## Instructions for the task:
Give back exactly the lines running from the line that holds "What OpenSCAD source" through the line that holds "of the lip.", ends included, and no other lines.

## Listed records:
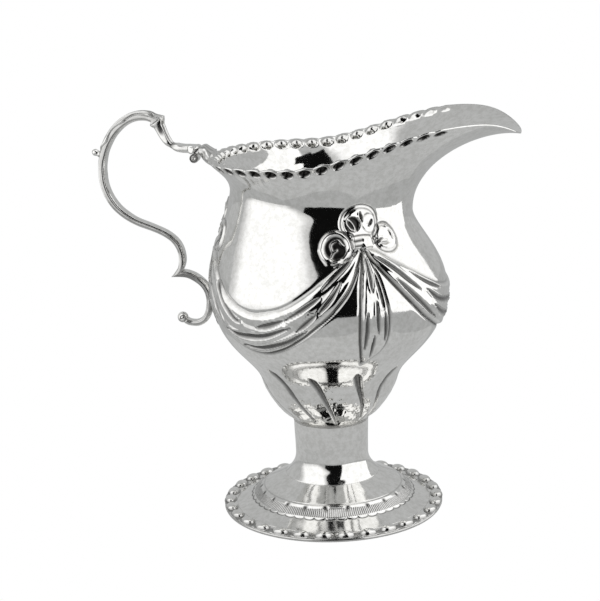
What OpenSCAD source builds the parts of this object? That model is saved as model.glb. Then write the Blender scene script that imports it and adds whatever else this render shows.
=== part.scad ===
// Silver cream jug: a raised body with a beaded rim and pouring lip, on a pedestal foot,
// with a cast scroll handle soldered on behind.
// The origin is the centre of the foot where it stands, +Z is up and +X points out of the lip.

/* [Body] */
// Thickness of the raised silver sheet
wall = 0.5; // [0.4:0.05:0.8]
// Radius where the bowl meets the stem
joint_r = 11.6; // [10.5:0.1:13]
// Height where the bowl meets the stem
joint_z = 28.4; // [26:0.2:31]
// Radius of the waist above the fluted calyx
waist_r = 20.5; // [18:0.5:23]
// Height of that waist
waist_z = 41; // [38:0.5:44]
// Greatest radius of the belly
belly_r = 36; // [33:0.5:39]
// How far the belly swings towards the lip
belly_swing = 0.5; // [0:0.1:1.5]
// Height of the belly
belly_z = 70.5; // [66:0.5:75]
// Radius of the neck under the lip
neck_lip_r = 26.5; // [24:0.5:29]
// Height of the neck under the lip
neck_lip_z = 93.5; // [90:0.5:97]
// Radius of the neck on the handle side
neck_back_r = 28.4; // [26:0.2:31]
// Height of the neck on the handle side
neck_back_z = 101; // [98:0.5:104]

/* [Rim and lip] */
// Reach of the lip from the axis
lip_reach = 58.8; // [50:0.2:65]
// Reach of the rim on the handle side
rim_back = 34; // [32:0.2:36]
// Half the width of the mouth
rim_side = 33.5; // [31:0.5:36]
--
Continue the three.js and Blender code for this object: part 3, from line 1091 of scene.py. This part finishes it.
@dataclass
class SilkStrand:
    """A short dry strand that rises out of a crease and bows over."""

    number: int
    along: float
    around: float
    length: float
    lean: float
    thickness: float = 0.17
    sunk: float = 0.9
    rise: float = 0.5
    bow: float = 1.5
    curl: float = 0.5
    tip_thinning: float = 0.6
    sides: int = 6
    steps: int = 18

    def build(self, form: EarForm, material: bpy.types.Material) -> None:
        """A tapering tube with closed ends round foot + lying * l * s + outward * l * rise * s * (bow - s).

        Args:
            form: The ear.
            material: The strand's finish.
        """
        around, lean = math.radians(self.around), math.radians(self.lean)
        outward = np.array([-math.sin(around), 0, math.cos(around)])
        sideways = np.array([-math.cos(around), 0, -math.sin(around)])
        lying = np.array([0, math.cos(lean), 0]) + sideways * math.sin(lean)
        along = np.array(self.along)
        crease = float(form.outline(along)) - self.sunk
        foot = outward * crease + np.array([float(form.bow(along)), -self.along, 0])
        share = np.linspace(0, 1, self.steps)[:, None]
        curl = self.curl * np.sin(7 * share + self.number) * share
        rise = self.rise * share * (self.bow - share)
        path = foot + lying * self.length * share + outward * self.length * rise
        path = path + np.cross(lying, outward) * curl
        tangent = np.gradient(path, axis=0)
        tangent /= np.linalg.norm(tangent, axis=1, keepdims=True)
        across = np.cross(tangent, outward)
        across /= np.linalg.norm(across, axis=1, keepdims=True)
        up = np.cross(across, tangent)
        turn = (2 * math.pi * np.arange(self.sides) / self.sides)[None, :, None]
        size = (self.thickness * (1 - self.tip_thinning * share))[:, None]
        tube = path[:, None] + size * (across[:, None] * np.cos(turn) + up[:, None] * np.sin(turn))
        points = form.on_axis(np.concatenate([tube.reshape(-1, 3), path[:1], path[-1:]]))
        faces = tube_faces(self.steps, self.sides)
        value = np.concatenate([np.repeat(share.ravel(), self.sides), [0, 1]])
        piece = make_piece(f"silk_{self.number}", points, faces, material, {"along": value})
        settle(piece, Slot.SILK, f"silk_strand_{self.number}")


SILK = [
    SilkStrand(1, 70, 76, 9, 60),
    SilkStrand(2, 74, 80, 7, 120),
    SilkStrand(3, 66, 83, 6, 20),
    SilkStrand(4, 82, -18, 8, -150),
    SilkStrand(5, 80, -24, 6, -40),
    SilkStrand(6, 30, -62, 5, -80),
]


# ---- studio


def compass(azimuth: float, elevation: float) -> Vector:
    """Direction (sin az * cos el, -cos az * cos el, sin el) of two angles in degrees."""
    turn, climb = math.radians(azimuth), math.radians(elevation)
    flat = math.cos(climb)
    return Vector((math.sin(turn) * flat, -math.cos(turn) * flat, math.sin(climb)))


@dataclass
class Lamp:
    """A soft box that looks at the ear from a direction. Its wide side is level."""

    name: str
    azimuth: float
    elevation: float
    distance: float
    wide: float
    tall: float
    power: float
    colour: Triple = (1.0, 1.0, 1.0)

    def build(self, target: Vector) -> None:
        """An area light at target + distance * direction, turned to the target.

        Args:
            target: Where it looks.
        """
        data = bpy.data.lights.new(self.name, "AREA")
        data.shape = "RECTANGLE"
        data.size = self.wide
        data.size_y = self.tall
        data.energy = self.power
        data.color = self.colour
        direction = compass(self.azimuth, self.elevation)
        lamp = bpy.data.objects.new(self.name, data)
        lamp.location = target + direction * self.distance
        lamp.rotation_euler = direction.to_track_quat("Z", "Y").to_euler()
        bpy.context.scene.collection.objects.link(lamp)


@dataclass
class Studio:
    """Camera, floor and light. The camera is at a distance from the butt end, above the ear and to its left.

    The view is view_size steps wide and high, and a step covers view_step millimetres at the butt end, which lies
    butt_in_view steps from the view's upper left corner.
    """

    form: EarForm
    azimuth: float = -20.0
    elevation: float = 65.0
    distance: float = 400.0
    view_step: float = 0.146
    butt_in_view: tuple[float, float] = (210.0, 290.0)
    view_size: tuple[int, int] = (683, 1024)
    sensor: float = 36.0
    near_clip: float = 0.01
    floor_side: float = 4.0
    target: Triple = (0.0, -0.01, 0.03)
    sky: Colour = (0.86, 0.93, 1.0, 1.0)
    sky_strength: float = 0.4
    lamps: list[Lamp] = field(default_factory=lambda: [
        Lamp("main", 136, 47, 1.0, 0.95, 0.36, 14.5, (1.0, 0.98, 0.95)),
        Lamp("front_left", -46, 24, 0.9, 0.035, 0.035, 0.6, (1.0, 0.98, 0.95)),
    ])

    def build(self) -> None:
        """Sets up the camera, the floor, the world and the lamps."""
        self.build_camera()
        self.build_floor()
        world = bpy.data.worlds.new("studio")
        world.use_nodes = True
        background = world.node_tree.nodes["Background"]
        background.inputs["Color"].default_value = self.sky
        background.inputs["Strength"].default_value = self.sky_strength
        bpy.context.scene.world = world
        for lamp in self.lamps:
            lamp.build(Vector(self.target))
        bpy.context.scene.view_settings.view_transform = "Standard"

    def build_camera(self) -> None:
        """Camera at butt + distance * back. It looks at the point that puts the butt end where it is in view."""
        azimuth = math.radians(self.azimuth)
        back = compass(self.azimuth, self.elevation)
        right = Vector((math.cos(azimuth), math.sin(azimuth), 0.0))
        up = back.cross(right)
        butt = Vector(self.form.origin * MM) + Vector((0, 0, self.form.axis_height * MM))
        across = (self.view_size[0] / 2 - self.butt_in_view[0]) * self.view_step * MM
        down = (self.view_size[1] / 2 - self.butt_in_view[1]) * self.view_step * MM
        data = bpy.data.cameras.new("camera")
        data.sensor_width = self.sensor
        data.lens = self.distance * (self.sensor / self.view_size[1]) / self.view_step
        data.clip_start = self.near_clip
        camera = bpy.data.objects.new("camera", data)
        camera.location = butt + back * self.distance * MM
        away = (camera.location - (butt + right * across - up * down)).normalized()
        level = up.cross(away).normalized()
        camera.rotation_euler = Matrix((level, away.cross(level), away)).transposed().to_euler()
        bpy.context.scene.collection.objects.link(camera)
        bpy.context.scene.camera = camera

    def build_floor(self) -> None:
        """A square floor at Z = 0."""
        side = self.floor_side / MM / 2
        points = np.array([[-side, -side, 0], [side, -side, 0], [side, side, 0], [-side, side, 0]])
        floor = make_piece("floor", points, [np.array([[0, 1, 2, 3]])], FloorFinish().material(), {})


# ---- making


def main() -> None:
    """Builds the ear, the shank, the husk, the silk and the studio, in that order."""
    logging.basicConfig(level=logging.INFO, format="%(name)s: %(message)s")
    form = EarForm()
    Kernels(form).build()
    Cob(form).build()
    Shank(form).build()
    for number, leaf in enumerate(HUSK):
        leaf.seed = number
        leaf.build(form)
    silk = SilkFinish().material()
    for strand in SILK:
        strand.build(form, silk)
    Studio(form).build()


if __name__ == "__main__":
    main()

## Solved problem:
What OpenSCAD source builds the parts of this object? That model is saved as model.glb. Then write the Blender scene script that imports it and adds whatever else this render shows.
=== part.scad ===
// Silver cream jug: a raised body with a beaded rim and pouring lip, on a pedestal foot,
// with a cast scroll handle soldered on behind.
// The origin is the centre of the foot where it stands, +Z is up and +X points out of the lip.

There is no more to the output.